I am trying to sum columns in the following data frame in Spark/Scala, which was itself created through another data frame. I was using this answer as a guide: How to sum the values of one column of a dataframe in spark/scala
Here's my data, created from another aggregate function and assigned to a data frame:
+-------------+----+----+
|activityLabel| 1_3|4_12|
+-------------+----+----+
| 12|1075| 0|
| 1| 0|3072|
| 6|3072| 0|
| 3| 0|3072|
| 5|3072| 0|
| 9|3072| 0|
| 4|3072| 0|
| 8|3379| 0|
| 7|3072| 0|
| 10|3072| 0|
| 11|3072| 0|
| 2| 0|3072|
+-------------+----+----+
And here's my code to create the dataframe:
def createRangeActivityLabels(df: DataFrame): Unit = {
val activityRange: List[(Int, Int)] = List((1, 3), (4, 12))

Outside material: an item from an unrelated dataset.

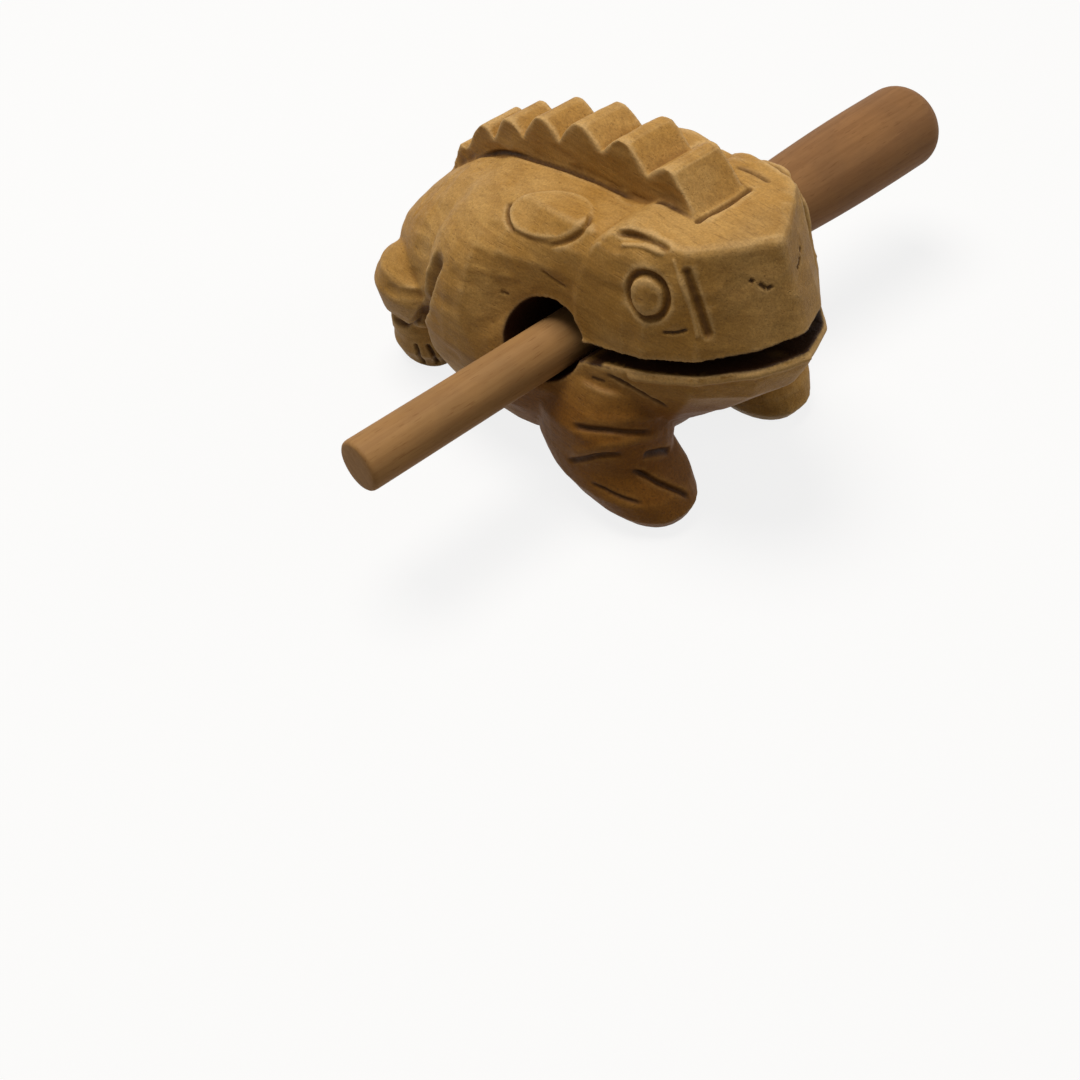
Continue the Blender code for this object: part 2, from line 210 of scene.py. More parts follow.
class StickSettings(bpy.types.PropertyGroup):
    """Sizes of the turned stick's finish."""

    segments: IntProperty(name="Segments", description="Sides round the stick",
                          default=96, min=12, max=256)
    wave: FloatProperty(name="Waviness", description="How far the turning strays from round",
                        default=0.00012, min=0.0, max=0.001, unit="LENGTH", precision=5)
    wave_scale: FloatProperty(name="Wave scale", description="Waves to a metre",
                              default=60.0, min=1.0, max=500.0)
    seed: IntProperty(name="Seed", description="Which waves the stick has", default=3, min=0)


def colour(name, description, rgb):
    return FloatVectorProperty(name=name, description=description, default=rgb, size=3,
                               min=0.0, max=1.0, subtype="COLOR")


class WoodSettings(bpy.types.PropertyGroup):
    """Colours of the wood and of the shade painted on it, as linear values."""

    pale: colour("Pale wood", "Raised and sanded wood", (0.500, 0.290, 0.090))
    warm: colour("Warm wood", "The wood's middle tone", (0.390, 0.200, 0.042))
    # Deep wood is the dark grain, and also the painted shade laid in hollows.
    deep: colour("Deep wood", "Dark grain and hollows", (0.170, 0.070, 0.012))
    # This colour is painted shade, laid in the bottom of each cut, on the walls of the hole and in
    # the slot of the mouth.
    painted_shade: colour("Shade in cuts", "The bottom of each cut", (0.022, 0.007, 0.002))
    stick: colour("Stick", "The thin end of the stick", (0.320, 0.175, 0.068))
    # The handle's colour is the stick's wood in painted shade.
    handle: colour("Handle", "The stick's thick end", (0.225, 0.112, 0.045))


class StageSettings(bpy.types.PropertyGroup):
    """The floor, lamps and camera."""

    floor: FloatProperty(name="Floor size", description="Length of the floor's side",
                         default=6.0, min=1.0, max=20.0, unit="LENGTH")
    key: FloatProperty(name="Key lamp", description="Power of the overhead lamp",
                       default=10.6, min=0.0, unit="POWER")
    fill: FloatProperty(name="Fill lamp", description="Power of the side lamp",
                        default=2.0, min=0.0, unit="POWER")
    lens: FloatProperty(name="Lens", description="Focal length of the camera",
                        default=0.05397, min=0.01, max=0.3, unit="LENGTH", precision=5)


# ---------------------------------------------------------------- carving

def to_frog(points):
    return points / MM - MIDDLE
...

val exprs: List[Column] = activityRange.map {
case (x, y) => {
val newLabel = s"${x}_${y}"
sum(when($"activityLabel".between(x, y), 0).otherwise(1)).alias(newLabel)
}
}
val df3: DataFrame = df.groupBy($"activityLabel").agg(exprs.head, exprs.tail: _*)
df3.show
And here's the code to get the sum. All I want to do is sum the columns labelled as 1_3 (exprs.head) and 4_12 (exprs(1))

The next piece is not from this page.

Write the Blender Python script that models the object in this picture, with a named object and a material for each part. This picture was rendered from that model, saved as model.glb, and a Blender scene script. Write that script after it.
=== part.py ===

val indexedLabel0: Int = df3.agg(sum(exprs.head)).first.getAs[Int](0)
}
I get the following error: org.apache.spark.sql.AnalysisException: It is not allowed to use an aggregate function in the argument of another aggregate function. Please use the inner aggregate function in a sub-query.;;
I have tried multiple solutions to fix this but nothing seems to work. All ideas appreciated. Thanks!